Scan For Leaks of Personally Identifiable Information (PII)

Fluxguard utilizes machine learning (ML) to crawl an organization’s digital assets to detect inadvertent leaks of personally identifiable information (PII). Fluxguard provides IT staff with comprehensive reports and dashboards to understand the sources, scope, and potential risks of detected PII leaks.

Fluxguard’s PII scan better ensures compliance with local and Federal law—including Health Insurance Portability and Accountability Act of 1996 (HIPAA). More importantly, Fluxguard helps safeguard customers’ and citizens’ protected information, and provides them with the confidence that your organization is keeping their secrets safe.

Inadvertent leaks of personally identifiable information can cause serious financial and reputational harm to customers, businesses, and governments. By utilizing Fluxguard’s machine learning scans, businesses and governments can ensure compliance with local, state, and federal regulations, and reduce the risk of PII leaks. This helps protect customers, maintain trust, and build credibility.

Step 1: Fluxguard Crawls and Creates a Baseline of Your Organization’s Digital Footprint

Fluxguard scans everything.

Fluxguard crawls all your consumer-facing web data, including HTML, PDFs, Word documents, and any other digital representation of text.

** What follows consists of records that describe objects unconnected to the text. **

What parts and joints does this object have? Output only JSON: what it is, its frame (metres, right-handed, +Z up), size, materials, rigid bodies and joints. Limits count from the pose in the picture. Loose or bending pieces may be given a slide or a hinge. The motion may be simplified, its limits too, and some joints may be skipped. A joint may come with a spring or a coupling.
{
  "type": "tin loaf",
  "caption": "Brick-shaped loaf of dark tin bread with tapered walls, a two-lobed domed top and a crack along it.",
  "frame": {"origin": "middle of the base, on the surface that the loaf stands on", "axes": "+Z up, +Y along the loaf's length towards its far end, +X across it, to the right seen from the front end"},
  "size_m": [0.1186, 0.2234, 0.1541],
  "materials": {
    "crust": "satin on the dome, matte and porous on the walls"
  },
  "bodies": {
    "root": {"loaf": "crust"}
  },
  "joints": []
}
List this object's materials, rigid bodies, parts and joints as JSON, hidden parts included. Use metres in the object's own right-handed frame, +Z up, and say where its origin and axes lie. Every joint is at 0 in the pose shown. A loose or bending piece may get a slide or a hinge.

Fluxguard downloads all assets loaded from any web page, including Javascript, style sheets, and other code that makes up the styling and functionality of your site. (These too can inadvertently contain PII.) Fluxguard scans web forms, contact us forms, or other interactivity tools that could be used to enter and submit PII data.

Fluxguard audits every page for PII.

All content is scanned for PII. Fluxguard creates a point-in-time baseline of all HTML, text, images, and other assets. This includes multiple screenshots of every page, as well as the fully rendered DOM.

By creating a baseline, Fluxguard has a point-in-time record of your digital presence. On future crawls, Fluxguard will detect PII changes to this baseline. This way, Fluxguard will not continuously alert legitimate PII inclusions on your site (such as executive bios), but will only alert additions of new PII.

For example, if any public portion of crawled content contains “123 Main Street,” Fluxguard will flag the page containing this PII. Fluxguard even allows you to control the thresholds of PII exposure, by alternately whitelisting or flagging IP addresses, full names, partial names, bank accounts, and credit card numbers. By creating a baseline and finding discrepancies in the baseline, Fluxguard is designed to detect and alert you to any potential exposure of PII on your website.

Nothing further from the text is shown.